6.PLANKS // LENTIC WATERS Split Preview
Right now, I feel like I have the power to look inside of the darkest emotion and discover the truth about what keeps my mind balanced. I’m blasting the new split between PLANKS // LENTIC WATERS that will be out sometime this June via three different labels: Apocaplexy Records & React With Protest (Europe) and IFB Records (US). What’s extra stellar about this record is that both even though both bands are different, their sound goes so well together. This split has imprisoned my being behind a majestic wall of half urban, half amazing melody that washes over me in waves. The Planks’ side consists of three compositions that are an unreal storm of fragile strength and a sense of urgency that is tempered with rage. Their songwriting is beyond fantastic – maybe this why I have this split on repeat! When you hear “It Fell To The Snakes,” you realize how far this band has come. The melodic riptides in that song will pull you under and drown you in radness, with just a little bit of epic sadness flowing through it. Lentic Waters know how weave together cinematic atmospheric soundscapes with majestic aggro outbursts in a way that will get your attention. Again, I’m pretty blown away by how good these humans are at writing songs, because with each listen you will hear something new. The thing about Lentic Waters is it’s not just about what is happening in your ears, it’s also about how their songs touch your spirit. They have a way of speaking about the human condition with the tones they play with their instruments. As a body of work, this PLANKS // LENTIC WATERS split is fucking stellar, and a record that will age well in your collection. So you really know what you are in store for, check out a preview of this record below.
5.FALSE/Barghest Split Review
Both bands made heads turn last year with vinyl releases from Wisconsin-based Gilead Media, and the label is wasting no time nurturing their talents with this highly-anticipated split. While the groups have had short careers and a limited number of shows under their bullet belts, they write music with the confidence and fury of musicians who have been working together for decades.

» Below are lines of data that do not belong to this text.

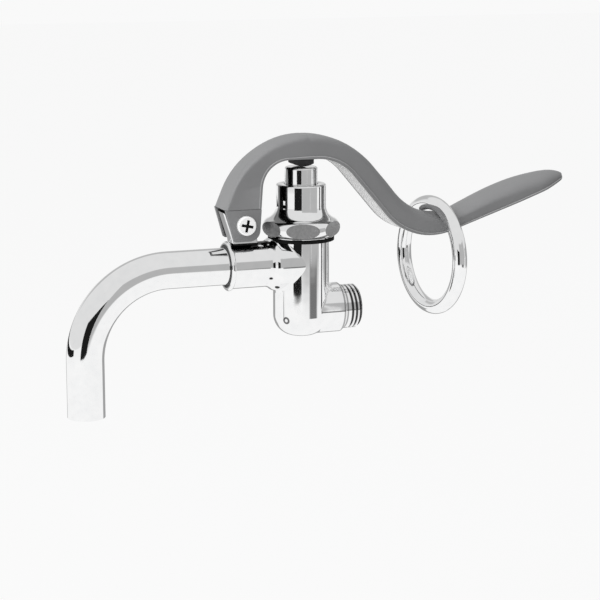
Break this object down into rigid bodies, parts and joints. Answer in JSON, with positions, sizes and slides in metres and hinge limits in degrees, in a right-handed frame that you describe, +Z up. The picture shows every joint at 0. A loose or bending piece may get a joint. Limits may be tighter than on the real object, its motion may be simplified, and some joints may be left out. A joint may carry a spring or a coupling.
{
  "type": "pre rinse faucet",
  "caption": "Squeeze valve with a hooked spout: a curved hand lever presses a spring button, and a ring hung on the lever holds it down.",
  "frame": {"origin": "centre of the shoulder face behind the inlet's thread", "axes": "+X out of the inlet, away from the spout; +Z up, along the valve stem towards the button; -Y the side of the fulcrum screw's head"},
  "size_m": [0.2276, 0.052, 0.1148],
  "materials": {
    "body_chrome": "polished plate",
    "tube_chrome": "polished plate",
    "seal_rubber": "matte black",
    "bonnet_chrome": "polished plate",
    "gasket_rubber": "matte black",
    "button_chrome": "polished plate",
    "stem_brass": "turned",
    "guide_brass": "turned",
    "ring_rubber": "matte black",
    "spring_steel": "drawn wire",
    "seat_steel": "turned",
    "washer_rubber": "matte black",
    "holder_brass": "turned",
    "inner_screw_steel": "turned",
    "lever_gray": "semi-matte gray",
    "lever_metal": "bright",
    "pad_black": "matte black",
    "screw_steel": "plated",
    "bushing_brass": "turned",
    "washer_plastic": "natural",
    "ring_chrome": "polished plate"
  },
  "bodies": {
    "valve": {"valve_body": "body_chrome", "hook_spout": "tube_chrome", "spout_seal": "seal_rubber", "bonnet": "bonnet_chrome", "bonnet_gasket": "gasket_rubber", "stem_guide": "guide_brass", "stem_seal": "ring_rubber", "guide_seal": "ring_rubber", "return_spring": "spring_steel", "valve_seat": "seat_steel", "fulcrum_bushing": "bushing_brass", "fulcrum_washers": "washer_plastic"},
    "plunger": {"push_button": "button_chrome", "valve_stem": "stem_brass", "seat_washer": "washer_rubber", "washer_holder": "holder_brass", "washer_screw": "inner_screw_steel"},
    "lever": {"lever_cover": "lever_gray", "lever_core": "lever_metal", "lever_pad": "pad_black", "fulcrum_screw": "screw_steel", "fulcrum_nut": "screw_steel"},
    "ring": {"hold_down_ring": "ring_chrome"}
  },
  "joints": [
    {"name": "lever_squeeze", "type": "hinge", "parent": "valve", "child": "lever", "pos_m": [-0.0448, 0, 0.0392], "axis": [0, 1, 0], "range_deg": [0, 7.5]},
    {"name": "stem_press", "type": "slide", "parent": "valve", "child": "plunger", "axis": [0, 0, -1], "range_m": [0, 0.0038], "stiffness_N_per_m": 2000, "springref_m": -0.004, "deforming": ["return_spring"]},
    {"name": "ring_swing", "type": "hinge", "parent": "lever", "child": "ring", "pos_m": [0.0439, 0, 0.04318], "axis": [-0.1323, 0.9912, 0], "range_deg": [-35, 35]}
  ],
  "couplings": [
    {"joint": "stem_press", "follows": "lever_squeeze", "m_per_rad": 0.0285}
  ]
}
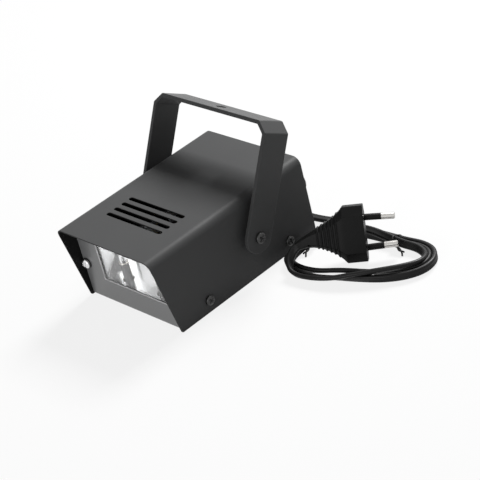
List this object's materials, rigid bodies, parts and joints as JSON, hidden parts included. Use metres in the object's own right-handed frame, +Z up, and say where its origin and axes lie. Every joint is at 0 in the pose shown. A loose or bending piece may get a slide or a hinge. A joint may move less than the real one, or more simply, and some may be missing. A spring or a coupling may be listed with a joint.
{
  "type": "xenon stroboscope",
  "caption": "Small xenon strobe lamp: bent sheet-metal housing with lamp window, tilting U-bracket, rear rate knob and coiled flat mains lead with two-pin plug.",
  "frame": {"origin": "centre of the flat underside of the housing", "axes": "+Z up, -Y the way the lamp looks, +X towards the side where the coiled lead lies"},
  "size_m": [0.1887, 0.1704, 0.0943],
  "materials": {
    "hood_black": "matte black powder coat",
    "chassis_grey": "dark grey paint, slightly glossy",
    "bracket_black": "satin black powder coat",
    "screw_black": "black oxide",
    "screw_bright": "bright zinc",
    "washer_dark": "black oxide",
    "nut_zinc": "zinc plated",
    "spacer_black": "moulded",
    "clear_plate": "clear polished",
    "mirror_foil": "bright polished",
    "tube_glass": "clear",
    "sleeve_grey": "silicone sleeve",
    "bare_wire": "tinned wire",
    "board_brown": "phenolic board",
    "can_sleeve": "shrink sleeve",
    "film_yellow": "dipped",
    "winding_amber": "varnished winding",
    "ceramic_white": "ceramic",
    "chip_black": "moulded",
    "neon_glass": "clear",
    "fuse_glass": "clear with metal caps",
    "clip_tin": "tinned",
    "terminal_grey": "moulded",
    "pot_metal": "plated",
    "shaft_metal": "turned",
    "knob_black": "satin moulded",
    "gland_black": "moulded",
    "wire_insulation": "insulation",
    "cord_black": "satin flexible sheath",
    "tie_black": "plastic covered wire",
    "plug_black": "moulded",
    "pin_nickel": "nickel plated brass"
  },
  "bodies": {
    "housing": {"cover": "hood_black", "cover_screws": "screw_black", "chassis": "chassis_grey", "window": "clear_plate", "reflector": "mirror_foil", "xenon_tube": "tube_glass", "tube_sleeves": "sleeve_grey", "trigger_band": "bare_wire", "front_screws": "screw_bright", "front_washers": "washer_dark", "front_nuts": "nut_zinc", "pivot_screws": "screw_black", "pivot_spacers": "spacer_black", "pivot_nuts": "nut_zinc", "circuit_board": "board_brown", "board_standoffs": "nut_zinc", "board_screws": "screw_bright", "storage_capacitors": "can_sleeve", "film_capacitor": "film_yellow", "trigger_capacitor": "film_yellow", "trigger_transformer": "winding_amber", "power_resistor": "ceramic_white", "thyristor": "chip_black", "neon_trigger": "neon_glass", "rectifier_diodes": "chip_black", "fuse": "fuse_glass", "fuse_clips": "clip_tin", "terminal_block": "terminal_grey", "speed_pot": "pot_metal", "pot_nut": "nut_zinc", "cord_gland": "gland_black", "mains_wires": "wire_insulation", "control_wires": "wire_insulation", "cord_lead": "cord_black", "cord_hank": "cord_black", "cord_tail": "cord_black", "twist_ties": "tie_black", "plug_body": "plug_black", "plug_pins": "pin_nickel", "plug_sleeves": "plug_black"},
    "bracket": {"bracket": "bracket_black"},
    "speed_knob": {"speed_knob": "knob_black", "pot_shaft": "shaft_metal"}
  },
  "joints": [
    {"name": "bracket_tilt", "type": "hinge", "parent": "housing", "child": "bracket", "pos_m": [0, 0.0137, 0.0287], "axis": [1, 0, 0], "range_deg": [-60, 85]},
    {"name": "speed_knob_turn", "type": "hinge", "parent": "housing", "child": "speed_knob", "pos_m": [0.016, 0.062, 0.03], "axis": [0, 1, 0], "range_deg": [-150, 150]}
  ]
}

Only the third track FALSE have ever recorded, “Heavy as a Church Tower” is a monstrous, hate-filled work that churns its way through sensible insanity and features some of the best drumming in black metal today. Vocalist Rachel’s haunting shrieks swirl effortlessly through the madness, each breath more powerful than the last. With their lengthiest offering to date, it’s clear they understand the complexities of long-form tracks and know how to keep the listener’s attention from waning. The band’s relentless, high-speed passages never grow tiresome as the guitars cycle through vicious melodies that either explode and dissipate in an instant, or grow and contort into multi-dimensional beasts. Like their 2011 EP, the keyboards add much with little without straying into symphonic territory. The track is both hauntingly familiar and uniquely original.
Hailing from Baton Rouge, Barghest is everything FALSE is not. The band sticks to a different spectrum of black metal, with their two tracks worshipping influences from the low-fi and underground scenes. They play straightforward, raw grimness that sounds like it was ripped screaming from the bayou, still dripping with soggy filth. Gutteral vocals occasionally make their appearance to add to the overall terror of the band’s ugly sound and the muddy production only adds to their intrigue, forcing you to listen intently for every twisted note and rotten fill. Never-ending tremolo buzzings entangle you in their desiccated grip and don’t let go until you’re gasping for a breath. This is dirt worship in the best possible way.
4.JK Flesh / Prurient Split – “Worship Is The Cleansing Of Imagination” Review
This record is vile. This record sounds like crushed teeth. The texture of the sounds on this record are the same as sex dripping latex. This record pulverizes with the intensity of a collapsing steel column. This record is fucking fantastic. WORSHIP IS THE CLEANSING OF IMAGINATION, the split between JK Flesh and Prurient is the new and final Hydra Head release. JK Flesh is the new solo project (but haven’t they all been solo projects?) of Justin Broadrick, the enterprising mastermind behind Godflesh and Jesu, as if you didn’t already know that. JK Flesh is far more beat driven, drawing on Berlin and Detroit house and bearing more similarity to DJ Sprinkles then Techno Animal. Still keeping it steeped in prismatic mystery, the guitar lurks around each corner and never really bears down on you, yet you’re always aware of it’s existence.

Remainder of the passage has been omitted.